The point is that the actual course of events depends on the precise historical background and on the choices made by those involved—the ruling class and their political representatives, and the working class. Those who seized political power in Russia in 1917 used it to force the pace of capitalist development there. The state was used not only to drive the peasants off the land and into the factories, mines and construction sites (as had happened in the early stages of capitalism in England too) but also to organise the extraction of surplus value from the newly-created working class and its accumulation as more and more capital, a task which in other capitalist countries had been left to the private initiative of capitalist enterprises.

As a result the type of capitalism that emerged in Russia was one where the state was the capitalist. As the state was monopolised by a clique of Party and state officials, known in Russian as the “nomenklatura”, this made them the effective owners of the means of production, even if collectively as a body rather than as individuals, and enabled them to enjoy a privileged lifestyle.

From the point of view of Russian capitalism, this system was relatively successful in that it built up an industrial infrastructure which allowed Russia to emerge from the Second World War as the second greatest military power in the world. However, by the 1950s there were signs that it was beginning to become a drag on further capitalist development in Russia in the same way that previously the Tsarist regime had been.

An educated urban working class had emerged that could no longer be treated in the same brutal way as the dispossessed peasants who had been slave-driven into building Russia's basic industries. A section of the Russian ruling class realised this and under Khrushchev a number of reforms were made: Stalin's methods were criticised, the labour code was made less strict, and central state control was relaxed in both the economy and the field of ideas.
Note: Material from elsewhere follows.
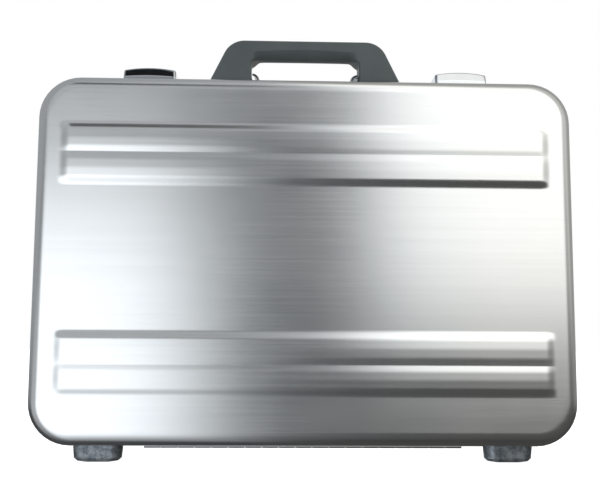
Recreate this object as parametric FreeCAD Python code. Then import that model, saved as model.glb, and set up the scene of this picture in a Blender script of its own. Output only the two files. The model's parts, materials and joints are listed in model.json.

Another section of the ruling class, however, saw where this would logically lead: to some measure of political democracy and the end of the nomenklatura system and their privileged position in society. Khrushchev was deposed in 1964 and Brezhnev took over.

Brezhnev pursued the policy of trying to carry out economic reform while leaving the political structure—the one-party state and its privileged nomenklatura—unchanged. It didn’t work. The working class in effect refused to co-operate. "They pretend to pay us. and we pretend to work", as a popular saying of the Brezhnev era put it. Industrial development and productivity continued to stagnate. It eventually became clear to the dominant elements within the Russian ruling class that the process begun under Khrushchev in the 1960s would have to be resumed if economic stagnation was not to undermine Russia’s military strength. Gorbachev was chosen in 1985 as the man to preside over this process.

Ruling class split
Glasnost (“openness”) was introduced and the working class was allowed a degree of freedom of speech such as they had never known before, not even under Khrushchev. Gorbachev and the section of the ruling class he represented wanted to use the working class against another section of the ruling class which opposed his policies and wished to retain the old political regime. It was a classic case of the working class being drawn into the political arena by one section of the ruling class to settle scores with another section, as had occurred in Britain in the 19th century when the industrial capitalists sought the support of the working class against the landed aristocracy.

With the benefit of hindsight, we can now see that, once in the political arena, the working class were not going to settle for anything less than the complete elimination of the nomenklatura as a privileged ruling class. They didn’t know what they wanted to put in its place but they did know that they wanted the privileged Party bosses, who had exploited and duped them for so many years, off their backs. In this respect. Yeltsin who embraced this view at a relatively early stage proved to be a shrewder politician than Gorbachev who continued to believe that the old regime could be gradually phased out of existence without upsetting the nomenklatura too much.

In the event it was the stupidity of the conservative wing of the nomenklatura that precipitated events. In staging a coup in August against Gorbachev, they brought about the complete destruction of the old political system. Most of the armed forces refused to follow the putschists and Gorbachev returned to power. Within a few days the Communist Party had been banned. As this party wasn’t a party in the conventional sense of the term but the political institution which allowed the nomenklatura to control the state and maintain its privileges, this amounted to the abolition of the nomenklatura. With this act in September 1991 Russia’s political structure caught up with its economic base.

Decolonization
Effective power passed into the hands of Yeltsin who had been elected President of Russia in a country-wide poll (whereas Gorbachev had merely been appointed by a parliament largely composed of nomenklaturists). Yeltsin's analysis of what to do to save Russia's status as a great power in the capitalist world was more radical than anything Gorbachev was prepared to contemplate: granting independence to Russia’s colonies in the Caucasus and Central Asia as well as to the Ukraine and Belorussia.

This represents the break-up of the Soviet Union as a single political unit, but since Russia made up 90 percent of the former territory and 72 percent of the former population of the USSR it is not all that of a sacrifice. Of the 10 (11 if Georgia is included) new stales only the Ukraine (population 52 million, making it the fifth largest state in Europe after Germany, France, Britain and Italy) counts for anything and will be a serious loss if it really does go its own way. The others, all apart from Belorussia and Moldavia in Asia, are unviable statelets which will remain as dependent on Russia as France's ex-colonies in Africa have on France.

Russia may have lost its super-power status—which, in any event, was based on a military might well beyond its economic capabilities—but it remains a world power still armed with many more nuclear weapons than any of the other nuclear powers except America. Strengthened by a popular allegiance the old Soviet Union never had, Russia will eventually re-enter the world arena to compete alongside greater Germany and Japan against the currently world-dominant America. At least it won't be doing so in the name of socialism, not that that will make the capitalist world of competing stales a safer place.